The only two approaches I can think of, are to either write some functions that do addition of two strings (ugly+slow), or perhaps someone has a clever way using some bitwise logical functions?
Any suggestions?
You can use Java BigInteger.
Groovy
Write data to file and read conversion back
data have;
input hexstr $32.;
datalines;
81A8221704654BAC9B24CDFE5A834540
81A8221704654BAC9B24CDFE5A834541
81A8221704654BAC9B24CDFE5A834542
81A8221704654BAC9B24CDFE5A834543
;
proc export data=have replace outfile='c:\temp\have-hexstr.dat' dbms=tab;
putnames=no;
run;
proc groovy;
submit;
File out = new File("c:\\temp\\want-decstr.dat");
out.write "hexstr,decstr\n";
new File ("c:\\temp\\have-hexstr.dat").eachLine { line ->
out.append(line+",\""+new BigInteger(line, 16).toString()+"\"\n");
}
endsubmit;
quit;
options source;
proc import datafile='c:\temp\want-decstr.dat' replace out=want dbms=csv;
run;
JavaObj
You could create a jar that contains a Converter class for performing the conversion and call the method from a JavaObj. The jar would have to be added to the SAS session classpath at startup.
public class Converter
{
public string hexStrToDecStr(hexStr)
{
return new java.math.BigInteger(hexStr,16).toString();
}
}
data want;
set have;
if _n_ = 1 then do;
declare javaobj j('Converter');
end;
length decStr $50;
j.callStringMethod('hexStrToDecStr', hexStr, decStr);
run;
Ideal JavaObj
Can't do this because JavaObj can only pass double values to methods :(
data want;
set have;
length decStr $50;
* wont work, cause 16 passed as double! :(;
declare javaobj j ('java/math/BigInteger', hexStr, 16);
j.callStringMethod('toString', decStr);
j.delete();
run;
Ok, here goes... I tested four approaches:
Ugly+Slow. My own SAS code that implements the ability to convert a 32 char string containing a hex value into a very big integer.

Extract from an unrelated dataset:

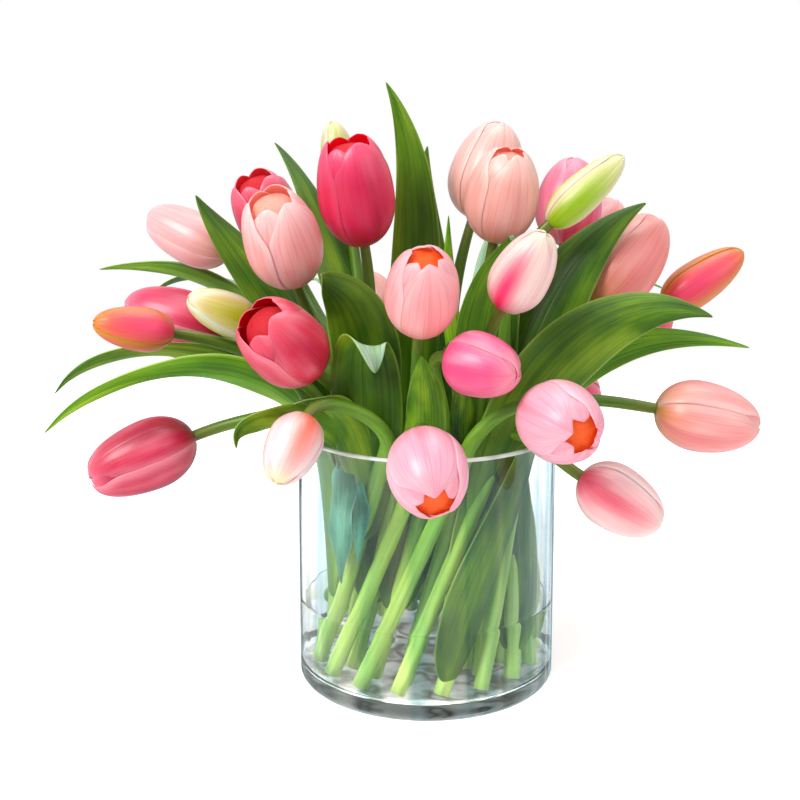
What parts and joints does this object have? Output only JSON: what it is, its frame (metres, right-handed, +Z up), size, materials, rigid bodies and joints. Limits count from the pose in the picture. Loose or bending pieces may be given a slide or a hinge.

Process externally to SAS then join the data back. I chose Java for it's ubiquity as well as its existing support for BigIntegers, and the resulting simple code.
Run some Python code from inside a SAS proc fcmp function to perform the conversion. The FCMP function can then be used within a datastep.
(per Richard's answer) Use proc groovy to perform the conversion.
Results:
My SAS implementation took ~15 minutes to take the same hex string 1
million times and convert it to a big integer (stored as a string).
The java implementation took ~3 seconds to generate 1 million hex
strings and convert them to big integers. This doesn't include any additional time that would be required to export the data, and join it back.
The proc fcmp + python solution took ~90 seconds to process 1 million UUIDs or hex string equivalents and convert them all within a SAS datastep.
Richard's proc groovy solution took ~10 seconds to process 1 million observations including writing them to disk and reading them back in. Joining these back to a wider dataset would incurr additional time/IO cost.
With the huge disparity in timing, the vanilla SAS option is clearly not the solution use unless you don't have the ability to implement any of the other solutions. The one advantage it does have is that it's all done natively within SAS - so if your admins have your system on lockdown, you can still achieve the conversion, albeit slower.
Between the other 3 solutions, I think the best solution depends on your use case:
The proc fcmp solution has the advantage that it makes for cleaner / self-contained SAS code that's easy to maintain/read/use and runs from within a datastep (something none of the other solutions can claim), but at the cost of running a little slower. I think this would be my preferred choice if I wasn't dealing with big-data performance issues.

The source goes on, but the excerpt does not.